The high court's conclusions in the Tam case seemed to give Brunetti just the boost he needed to prevail in his lawsuit over the Fuct trademark. As Judge Moore noted in her ruling Friday, the Federal Circuit requested additional briefings after the decision came down, asking specifically whether there was any reason to treat immoral or scandalous material differently than disparaging material.

"Timing and the stars were aligned to have this issue addressed," said John Sommer, an attorney for Brunetti, told Courthouse News.

Brunetti founded Fuct in 1990 and filed for the trademark in 2011. The U.S. Patent and Trademark Office refused to register it, saying it counted as immoral or scandalous material.

Thereafter, he appealed to the Trademark Trial and Appeal Board, which affirmed the USPTO's decision. The board cited conventional dictionary definitions calling the f-word profane, as well as an entry from Urban Dictionary, the crowdsourced collection of slang words, that defined "fuct" as the past tense of the widely used curse word. There was no doubt, the board said, that the target market would read it as the phonetic and literal equivalent of the f-word.
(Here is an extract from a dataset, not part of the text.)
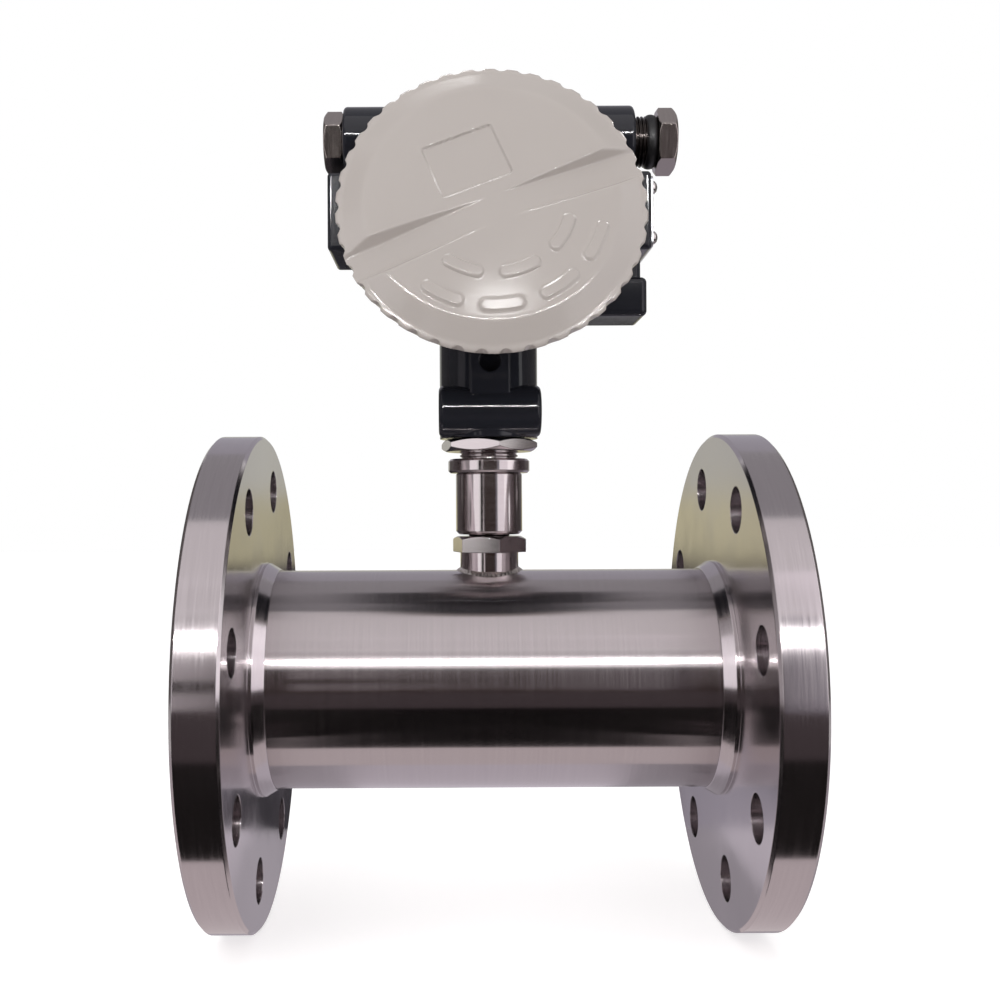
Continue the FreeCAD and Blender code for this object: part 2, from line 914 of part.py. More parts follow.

Moore agreed that "fuct" was vulgar, and said the USPTO and the board were justified in finding at the time that the brand could not be registered under the law.

But ultimately, the government didn't have a substantial interest in shielding the public from offensive trademarks, according to the judge. It was different, she wrote, than the government's interest in restricting vulgar language in radio broadcasts, where children could be inadvertently exposed to offensive language.

"A trademark is not foisted upon listeners by virtue of its being registered. Nor does registration make a scandalous mark more accessible to children," Moore wrote.

"Regardless of whether a trademark is federally registered, an applicant can still brand clothing with his mark, advertise with it on the television or radio, or place it on billboards along the highway," she continued. "In this electronic/Internet age, to the extent that the government seeks to protect the general population from scandalous material, with all due respect, it has completely failed."

The government tried to sidestep First Amendment issues in the case by arguing, among other things, that trademark registration was government speech or a federal subsidy subject to restrictions. If that were the case, the judge said, all kinds of otherwise protected speech would face government censorship.

The judge also noted that the USPTO had applied the immoral or scandalous provision of the law inconsistently. According to her ruling, the agency had registered FCUK and MUTHA EFFIN BINGO but rejected Fuct and F**K PROJECT as scandalous.

Moore wrote that broad range of products and services have been denied trademark registration under the provision, which she called an "unconstitutional restriction of free speech." They included books, websites, beverages and live entertainment.

"These refusals chill speech anywhere," Moore wrote, "from the Internet to the grocery store."